▶ [Set task] Write down each entry again, exactly as it reads.

## begin Excerpted data

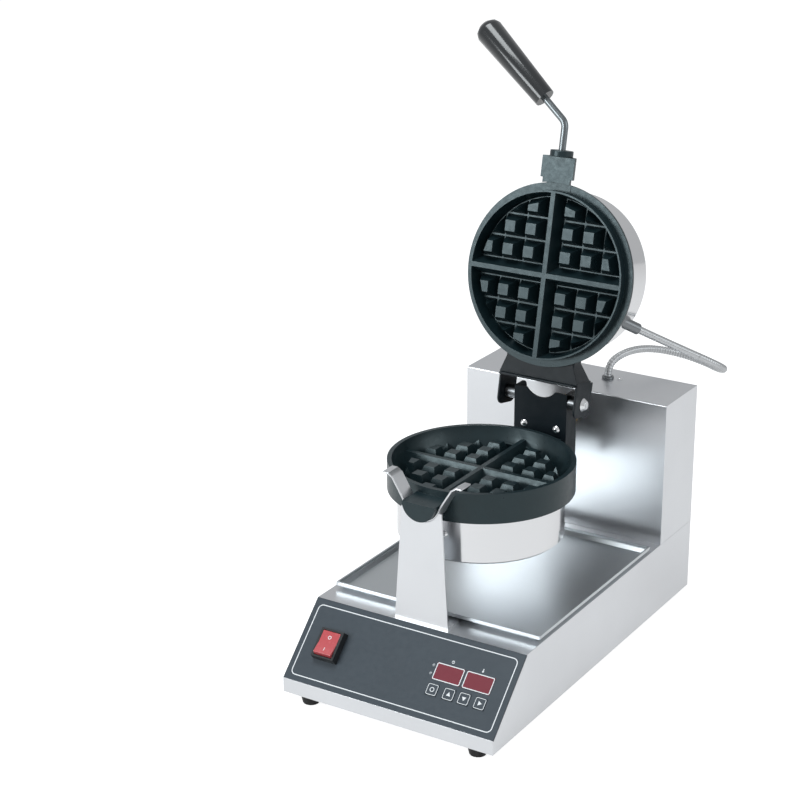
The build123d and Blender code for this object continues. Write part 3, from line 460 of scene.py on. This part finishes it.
# Width of the rounded edges, and the angle in degrees up to which faces shade as one
DRESSED = {
    "base_housing": (0.0008, 28.0),
    "tower_housing": (0.0008, 28.0),
    "rear_cover": (0.0004, 28.0),
    "front_bracket": (0.0006, 28.0),
    "pan_cradle": (0.0006, 28.0),
    "drip_tray": (0.0005, 28.0),
    "hinge_channel": (0.0006, 28.0),
    "upper_bracket": (0.0006, 28.0),
    "lower_pan": (0.0009, 20.0),
    "upper_pan": (0.0009, 20.0),
    "lower_cover": (0.0, 50.0),
    "upper_cover": (0.0, 50.0),
    "switch_housing": (0.0006, 28.0),
    "rocker_switch": (0.0006, 28.0),
    "handle_boss": (0.0008, 28.0),
    "handle_rod": (0.0, 40.0),
    "handle_grip": (0.0, 60.0),
    "feet": (0.0006, 28.0),
    "control_panel": (0.0003, 28.0),
    "shaft_bearing": (0.0006, 28.0),
    "rotation_shaft": (0.0006, 28.0),
    "hinge_spacers": (0.0003, 28.0),
    "hinge_bolts": (0.0003, 40.0),
    "channel_screws": (0.0, 60.0),
    "tower_screws": (0.0, 60.0),
    "bracket_screws": (0.0, 60.0),
    "lower_cover_screws": (0.0, 60.0),
    "upper_cover_screws": (0.0, 60.0),
    "conduit_gland_lower": (0.0003, 28.0),
    "conduit_gland_upper": (0.0003, 28.0),
    "indicator_lamps": (0.0, 60.0),
}


# Hood

def opened(point):
    """Where a point of the closed upper iron lies in the open one."""
    return HINGE + Matrix.Rotation(-LID_OPEN, 3, "X") @ (Vector(point) - HINGE)


def sheet(name, corners, offset):
    """A flat plate of the upper iron from the corners of one face and the way through it."""
    work = bmesh.new()
    near = [work.verts.new(opened(corner)) for corner in corners]
    away = [work.verts.new(opened(Vector(corner) + Vector(offset))) for corner in corners]
    strip(work, near, away)
    cap_ends(work, near, away)
    made = add_object(name, outward_mesh(work, name), "lid", MATERIALS["hinge_dark"])
    round_edges(made, HOOD_EDGE)


def hood_wall(name, side):
    """One flared wall of the hood, on the side that -1 or 1 names."""
    low = HOOD_LOW + HOOD_PLATE
    near = side * HOOD_NEAR_HALF
    far = side * HOOD_FAR_HALF
    corners = [
        (near, HOOD_NEAR, low),
        (near, HOOD_NEAR, HOOD_NEAR_TOP),
        (far, HOOD_FAR, HOOD_FAR_TOP),
        (far, HOOD_FAR, low),
    ]
    sheet(name, corners, (-side * HOOD_WALL, 0.0, 0.0))


def make_hood():
    """Plate and flared walls that close the hood between its bar and the ring."""
    plate = [
        (-HOOD_NEAR_HALF, HOOD_NEAR, HOOD_LOW),
        (HOOD_NEAR_HALF, HOOD_NEAR, HOOD_LOW),
        (HOOD_FAR_HALF, HOOD_FAR, HOOD_LOW),
        (-HOOD_FAR_HALF, HOOD_FAR, HOOD_LOW),
    ]
    sheet("hood_plate", plate, (0.0, 0.0, HOOD_PLATE))
    hood_wall("hood_wall_left", -1.0)
    hood_wall("hood_wall_right", 1.0)


# Armoured cable

def spline_points(route):
    """Points along the smooth line that a route's control points give."""
    curve = bpy.data.curves.new("route", "CURVE")
    curve.dimensions = "3D"
    curve.resolution_u = ROUTE_STEPS
    spline = curve.splines.new("NURBS")
    spline.points.add(len(route) - 1)
    for point, place in zip(spline.points, route):
        point.co = (*place, 1.0)
    spline.order_u = 3
    spline.use_endpoint_u = True
    holder = bpy.data.objects.new("route", curve)
    bpy.context.scene.collection.objects.link(holder)
    bpy.context.view_layer.update()
    depsgraph = bpy.context.evaluated_depsgraph_get()
    line = bpy.data.meshes.new_from_object(holder.evaluated_get(depsgraph))
    points = [vertex.co.copy() for vertex in line.vertices]
    bpy.data.objects.remove(holder)
    bpy.data.meshes.remove(line)
    bpy.data.curves.remove(curve)
    return points


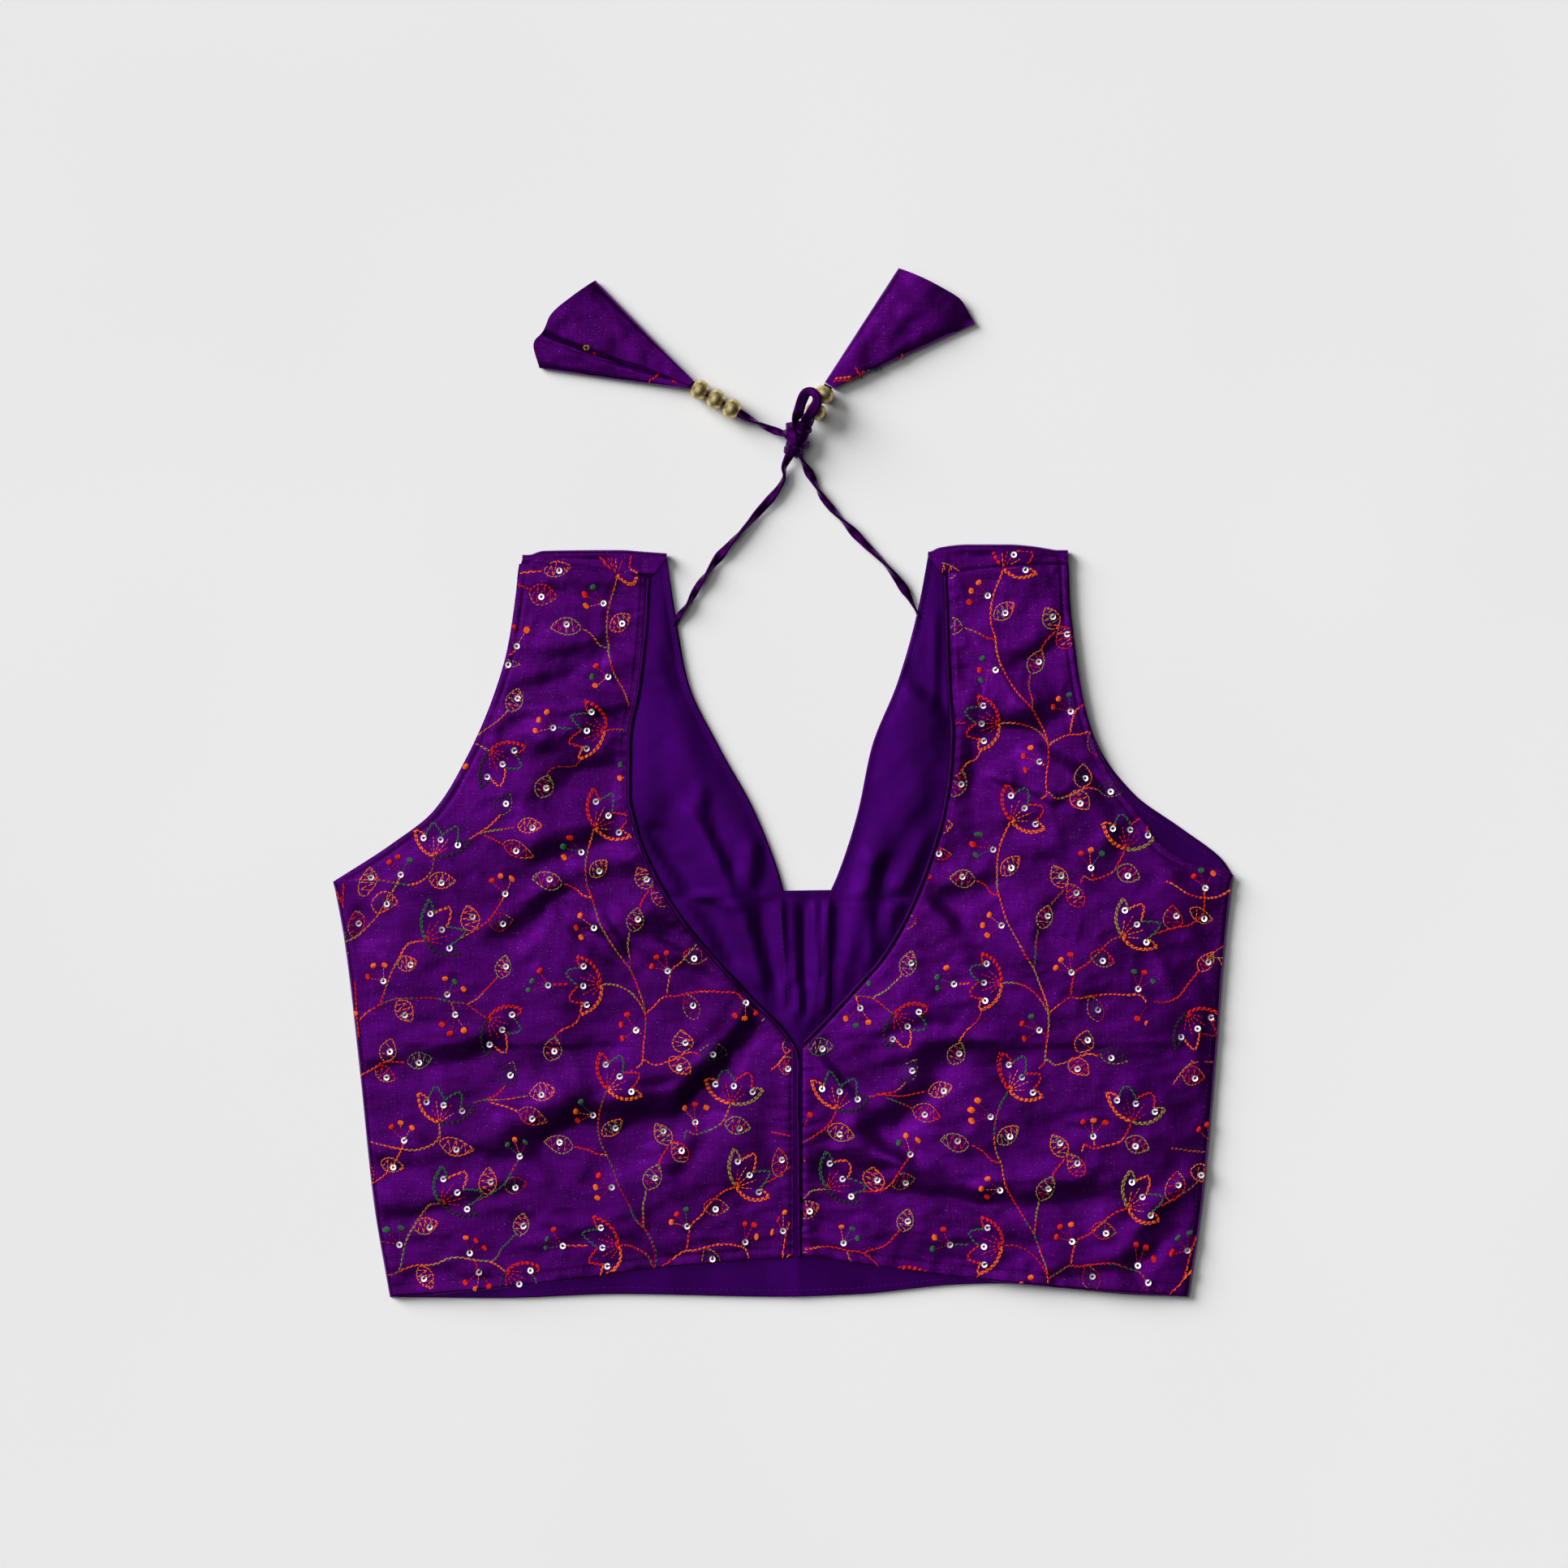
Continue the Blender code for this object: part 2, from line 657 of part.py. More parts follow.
def back_panel():
    """The back, flat on the table, with each strap carried over the shoulder to the shoulder seam."""
    edges = (outer_left, edge_of(BACK_NECK_LEFT), edge_of(BACK_NECK_RIGHT), outer_right)
    x, y = grid_between(BACK_LEVELS, edges, BACK_COUNTS)
    y = follow_hem(x, y, BACK_HEM, HEM_LEVEL, HEM_REACH)
    top_x = x[-1]
    fold_y = shoulder_y(top_x)
    radius = fold_radius(top_x, fold_y - SHOULDER_FOLD_IN)
    middle_y = fold_y - radius
    near_top = np.clip((y - STRAP_BEND_FROM) / (SHOULDER_FOLD_LEVEL - STRAP_BEND_FROM), 0, 1) ** 2
    y = y + (middle_y[None, :] - SHOULDER_FOLD_LEVEL) * near_top
    lower = np.dstack([x, y, np.zeros_like(x)])
    upper = np.dstack([x, y, np.full_like(x, SATIN_WALL)])
    inner = radius - SATIN_WALL
    for k in range(1, SHOULDER_FOLD_ANGLES + 1):
        angle = math.pi * k / SHOULDER_FOLD_ANGLES
        rows = []
        for reach in (radius, inner):
            fold_z = radius - reach * math.cos(angle)
            rows.append(np.column_stack([top_x, middle_y + reach * math.sin(angle), fold_z]))
        lower = np.concatenate([lower, rows[0][None]])
        upper = np.concatenate([upper, rows[1][None]])
    seam_x = over_shoulder_x(top_x)
    for k in range(1, OVER_ROWS + 1):
        share = k / OVER_ROWS
        over_x = top_x + (seam_x - top_x) * share
        over_y = middle_y + (seam_y(seam_x) - middle_y) * share
        over_z = front_top(over_x, over_y)
        lower = np.concatenate([lower, np.column_stack([over_x, over_y, over_z])[None]])
        upper = np.concatenate([upper, np.column_stack([over_x, over_y, over_z - SATIN_WALL])[None]])
    return sheet("back_panel", "satin", lower, upper, open_neck(lower, BACK_NECK_ROW, BACK_COUNTS))


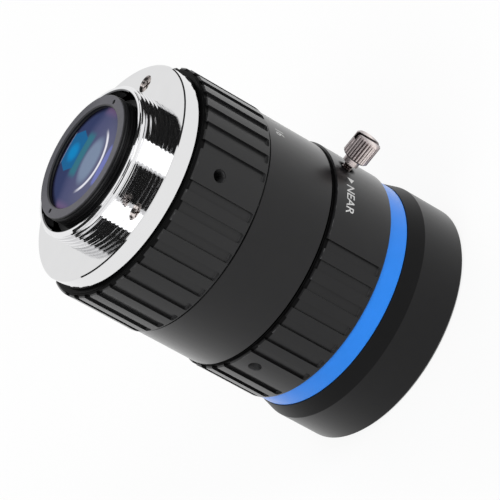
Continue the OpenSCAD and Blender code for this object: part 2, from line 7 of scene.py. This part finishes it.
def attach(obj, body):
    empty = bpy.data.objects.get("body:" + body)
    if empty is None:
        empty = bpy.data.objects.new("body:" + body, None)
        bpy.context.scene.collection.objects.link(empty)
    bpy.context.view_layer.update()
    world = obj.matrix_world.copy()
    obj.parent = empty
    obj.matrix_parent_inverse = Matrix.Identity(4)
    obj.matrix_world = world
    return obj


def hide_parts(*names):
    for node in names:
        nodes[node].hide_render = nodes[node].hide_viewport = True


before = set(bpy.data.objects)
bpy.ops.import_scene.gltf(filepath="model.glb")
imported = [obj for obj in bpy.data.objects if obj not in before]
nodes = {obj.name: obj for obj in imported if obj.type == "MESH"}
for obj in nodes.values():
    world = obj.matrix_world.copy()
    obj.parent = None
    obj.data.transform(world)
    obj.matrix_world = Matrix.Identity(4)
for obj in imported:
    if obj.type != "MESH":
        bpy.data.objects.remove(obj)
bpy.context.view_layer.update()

## end Excerpted data

▶ [Result]
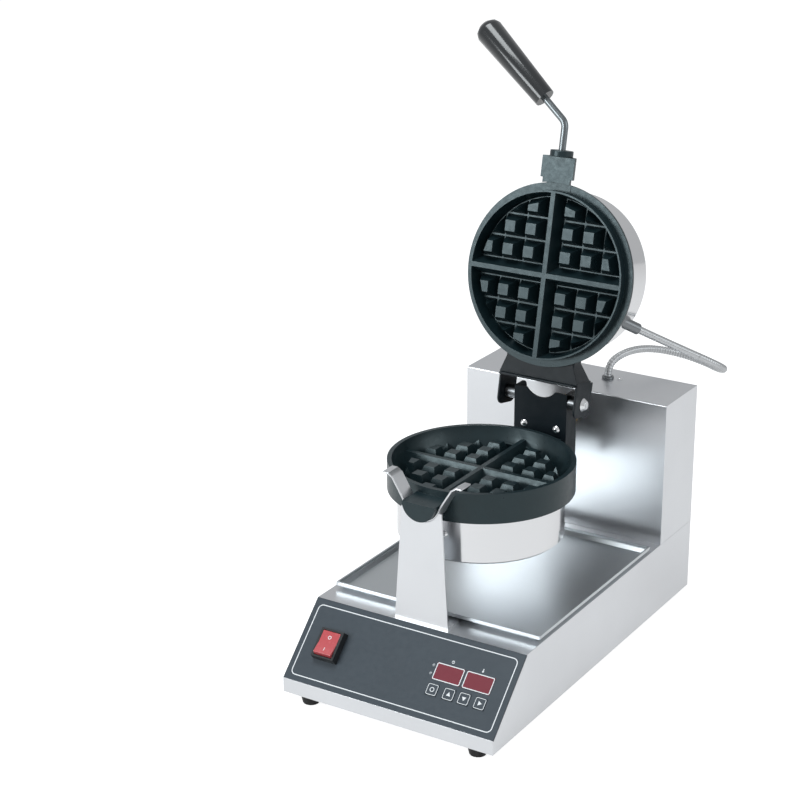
The build123d and Blender code for this object continues. Write part 3, from line 460 of scene.py on. This part finishes it.
# Width of the rounded edges, and the angle in degrees up to which faces shade as one
DRESSED = {
    "base_housing": (0.0008, 28.0),
    "tower_housing": (0.0008, 28.0),
    "rear_cover": (0.0004, 28.0),
    "front_bracket": (0.0006, 28.0),
    "pan_cradle": (0.0006, 28.0),
    "drip_tray": (0.0005, 28.0),
    "hinge_channel": (0.0006, 28.0),
    "upper_bracket": (0.0006, 28.0),
    "lower_pan": (0.0009, 20.0),
    "upper_pan": (0.0009, 20.0),
    "lower_cover": (0.0, 50.0),
    "upper_cover": (0.0, 50.0),
    "switch_housing": (0.0006, 28.0),
    "rocker_switch": (0.0006, 28.0),
    "handle_boss": (0.0008, 28.0),
    "handle_rod": (0.0, 40.0),
    "handle_grip": (0.0, 60.0),
    "feet": (0.0006, 28.0),
    "control_panel": (0.0003, 28.0),
    "shaft_bearing": (0.0006, 28.0),
    "rotation_shaft": (0.0006, 28.0),
    "hinge_spacers": (0.0003, 28.0),
    "hinge_bolts": (0.0003, 40.0),
    "channel_screws": (0.0, 60.0),
    "tower_screws": (0.0, 60.0),
    "bracket_screws": (0.0, 60.0),
    "lower_cover_screws": (0.0, 60.0),
    "upper_cover_screws": (0.0, 60.0),
    "conduit_gland_lower": (0.0003, 28.0),
    "conduit_gland_upper": (0.0003, 28.0),
    "indicator_lamps": (0.0, 60.0),
}


# Hood

def opened(point):
    """Where a point of the closed upper iron lies in the open one."""
    return HINGE + Matrix.Rotation(-LID_OPEN, 3, "X") @ (Vector(point) - HINGE)


def sheet(name, corners, offset):
    """A flat plate of the upper iron from the corners of one face and the way through it."""
    work = bmesh.new()
    near = [work.verts.new(opened(corner)) for corner in corners]
    away = [work.verts.new(opened(Vector(corner) + Vector(offset))) for corner in corners]
    strip(work, near, away)
    cap_ends(work, near, away)
    made = add_object(name, outward_mesh(work, name), "lid", MATERIALS["hinge_dark"])
    round_edges(made, HOOD_EDGE)


def hood_wall(name, side):
    """One flared wall of the hood, on the side that -1 or 1 names."""
    low = HOOD_LOW + HOOD_PLATE
    near = side * HOOD_NEAR_HALF
    far = side * HOOD_FAR_HALF
    corners = [
        (near, HOOD_NEAR, low),
        (near, HOOD_NEAR, HOOD_NEAR_TOP),
        (far, HOOD_FAR, HOOD_FAR_TOP),
        (far, HOOD_FAR, low),
    ]
    sheet(name, corners, (-side * HOOD_WALL, 0.0, 0.0))


def make_hood():
    """Plate and flared walls that close the hood between its bar and the ring."""
    plate = [
        (-HOOD_NEAR_HALF, HOOD_NEAR, HOOD_LOW),
        (HOOD_NEAR_HALF, HOOD_NEAR, HOOD_LOW),
        (HOOD_FAR_HALF, HOOD_FAR, HOOD_LOW),
        (-HOOD_FAR_HALF, HOOD_FAR, HOOD_LOW),
    ]
    sheet("hood_plate", plate, (0.0, 0.0, HOOD_PLATE))
    hood_wall("hood_wall_left", -1.0)
    hood_wall("hood_wall_right", 1.0)


# Armoured cable

def spline_points(route):
    """Points along the smooth line that a route's control points give."""
    curve = bpy.data.curves.new("route", "CURVE")
    curve.dimensions = "3D"
    curve.resolution_u = ROUTE_STEPS
    spline = curve.splines.new("NURBS")
    spline.points.add(len(route) - 1)
    for point, place in zip(spline.points, route):
        point.co = (*place, 1.0)
    spline.order_u = 3
    spline.use_endpoint_u = True
    holder = bpy.data.objects.new("route", curve)
    bpy.context.scene.collection.objects.link(holder)
    bpy.context.view_layer.update()
    depsgraph = bpy.context.evaluated_depsgraph_get()
    line = bpy.data.meshes.new_from_object(holder.evaluated_get(depsgraph))
    points = [vertex.co.copy() for vertex in line.vertices]
    bpy.data.objects.remove(holder)
    bpy.data.meshes.remove(line)
    bpy.data.curves.remove(curve)
    return points


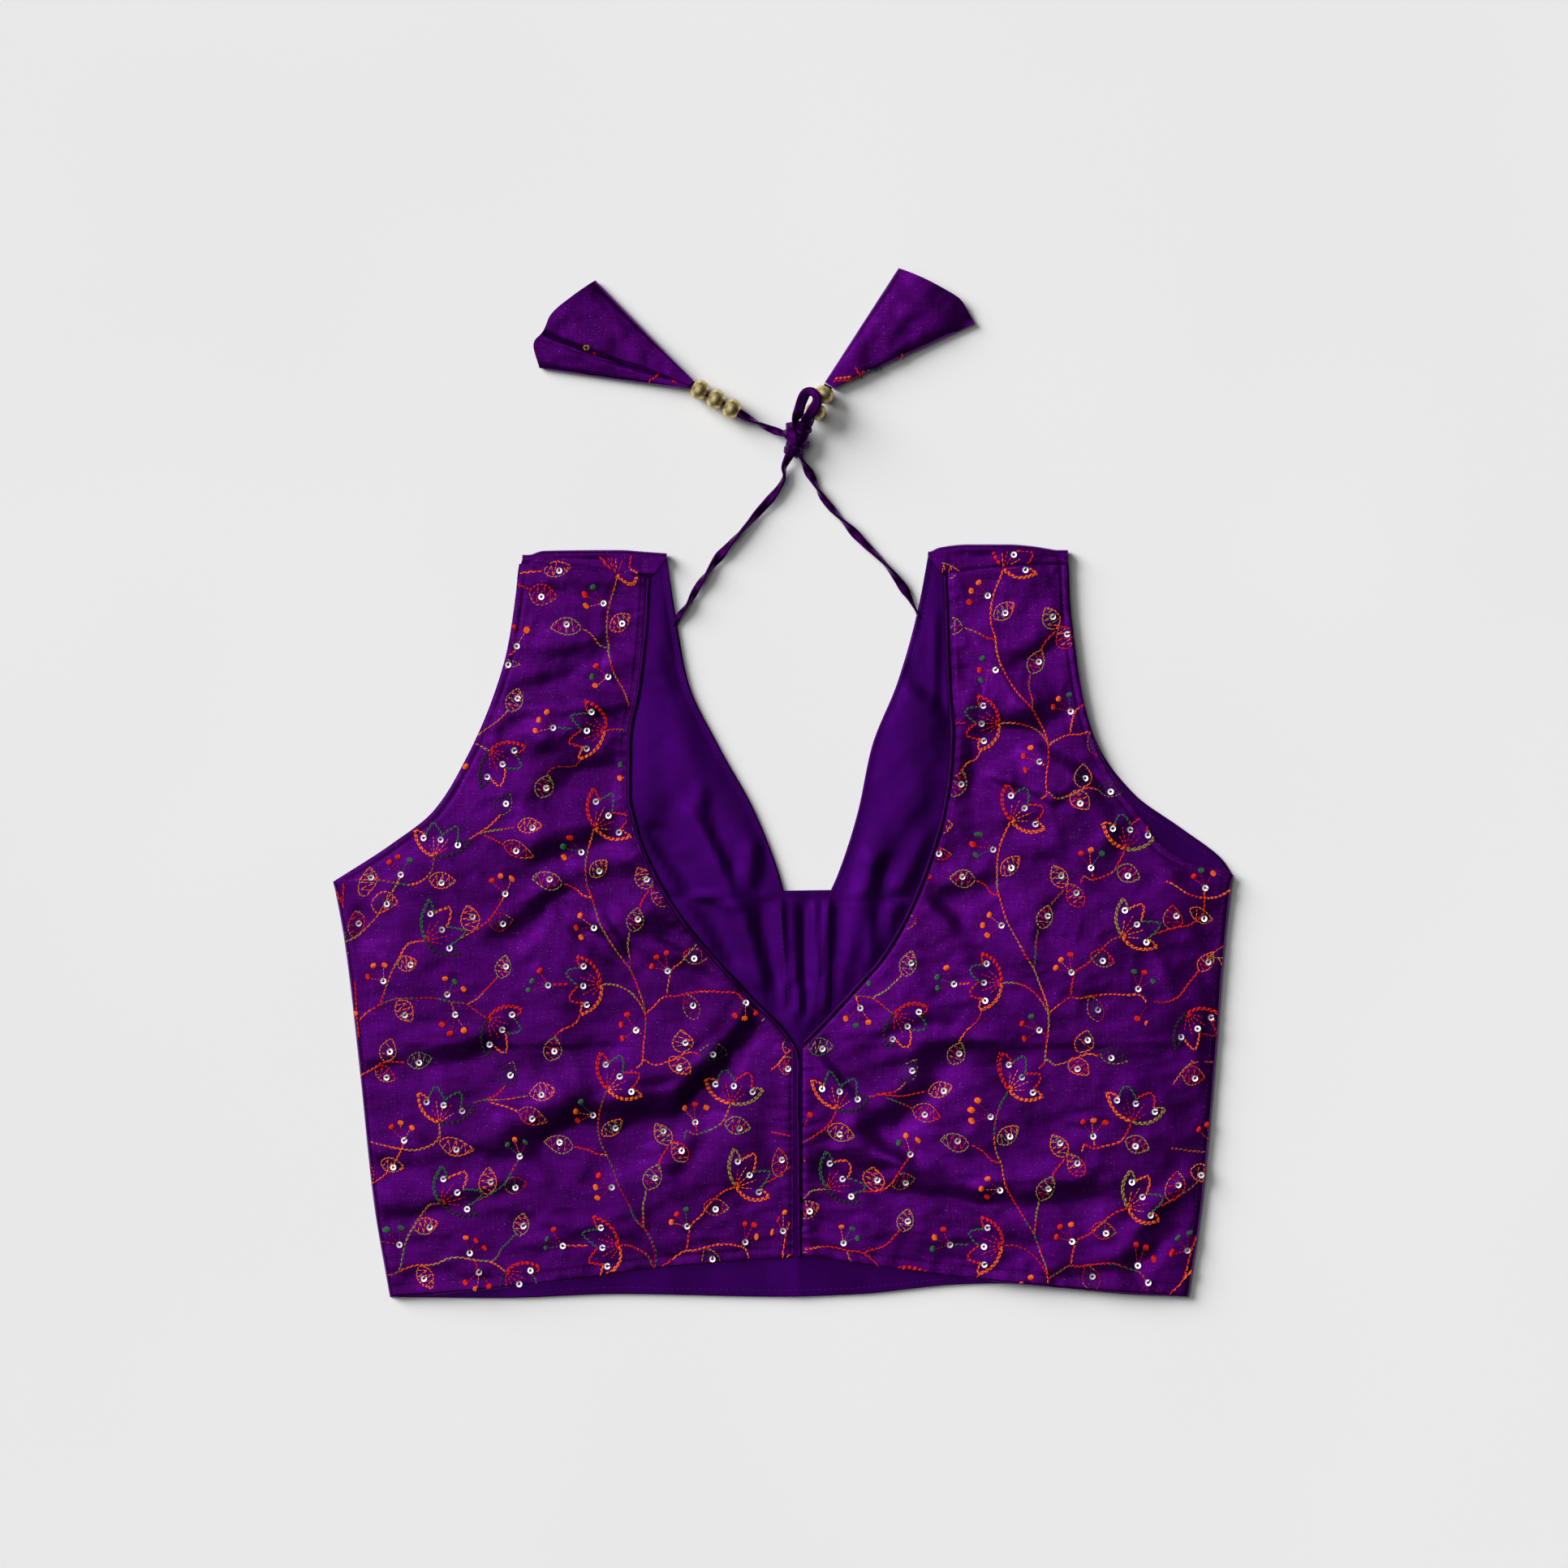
Continue the Blender code for this object: part 2, from line 657 of part.py. More parts follow.
def back_panel():
    """The back, flat on the table, with each strap carried over the shoulder to the shoulder seam."""
    edges = (outer_left, edge_of(BACK_NECK_LEFT), edge_of(BACK_NECK_RIGHT), outer_right)
    x, y = grid_between(BACK_LEVELS, edges, BACK_COUNTS)
    y = follow_hem(x, y, BACK_HEM, HEM_LEVEL, HEM_REACH)
    top_x = x[-1]
    fold_y = shoulder_y(top_x)
    radius = fold_radius(top_x, fold_y - SHOULDER_FOLD_IN)
    middle_y = fold_y - radius
    near_top = np.clip((y - STRAP_BEND_FROM) / (SHOULDER_FOLD_LEVEL - STRAP_BEND_FROM), 0, 1) ** 2
    y = y + (middle_y[None, :] - SHOULDER_FOLD_LEVEL) * near_top
    lower = np.dstack([x, y, np.zeros_like(x)])
    upper = np.dstack([x, y, np.full_like(x, SATIN_WALL)])
    inner = radius - SATIN_WALL
    for k in range(1, SHOULDER_FOLD_ANGLES + 1):
        angle = math.pi * k / SHOULDER_FOLD_ANGLES
        rows = []
        for reach in (radius, inner):
            fold_z = radius - reach * math.cos(angle)
            rows.append(np.column_stack([top_x, middle_y + reach * math.sin(angle), fold_z]))
        lower = np.concatenate([lower, rows[0][None]])
        upper = np.concatenate([upper, rows[1][None]])
    seam_x = over_shoulder_x(top_x)
    for k in range(1, OVER_ROWS + 1):
        share = k / OVER_ROWS
        over_x = top_x + (seam_x - top_x) * share
        over_y = middle_y + (seam_y(seam_x) - middle_y) * share
        over_z = front_top(over_x, over_y)
        lower = np.concatenate([lower, np.column_stack([over_x, over_y, over_z])[None]])
        upper = np.concatenate([upper, np.column_stack([over_x, over_y, over_z - SATIN_WALL])[None]])
    return sheet("back_panel", "satin", lower, upper, open_neck(lower, BACK_NECK_ROW, BACK_COUNTS))


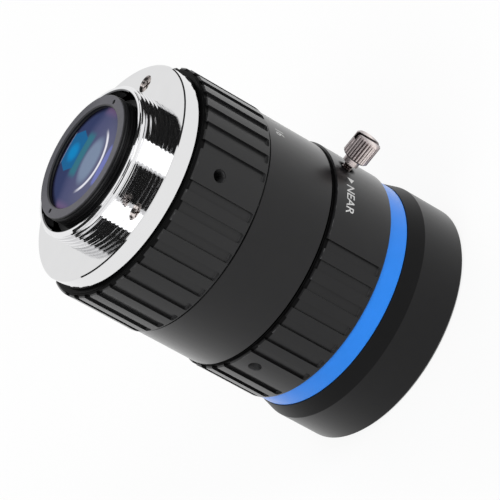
Continue the OpenSCAD and Blender code for this object: part 2, from line 7 of scene.py. This part finishes it.
def attach(obj, body):
    empty = bpy.data.objects.get("body:" + body)
    if empty is None:
        empty = bpy.data.objects.new("body:" + body, None)
        bpy.context.scene.collection.objects.link(empty)
    bpy.context.view_layer.update()
    world = obj.matrix_world.copy()
    obj.parent = empty
    obj.matrix_parent_inverse = Matrix.Identity(4)
    obj.matrix_world = world
    return obj


def hide_parts(*names):
    for node in names:
        nodes[node].hide_render = nodes[node].hide_viewport = True


before = set(bpy.data.objects)
bpy.ops.import_scene.gltf(filepath="model.glb")
imported = [obj for obj in bpy.data.objects if obj not in before]
nodes = {obj.name: obj for obj in imported if obj.type == "MESH"}
for obj in nodes.values():
    world = obj.matrix_world.copy()
    obj.parent = None
    obj.data.transform(world)
    obj.matrix_world = Matrix.Identity(4)
for obj in imported:
    if obj.type != "MESH":
        bpy.data.objects.remove(obj)
bpy.context.view_layer.update()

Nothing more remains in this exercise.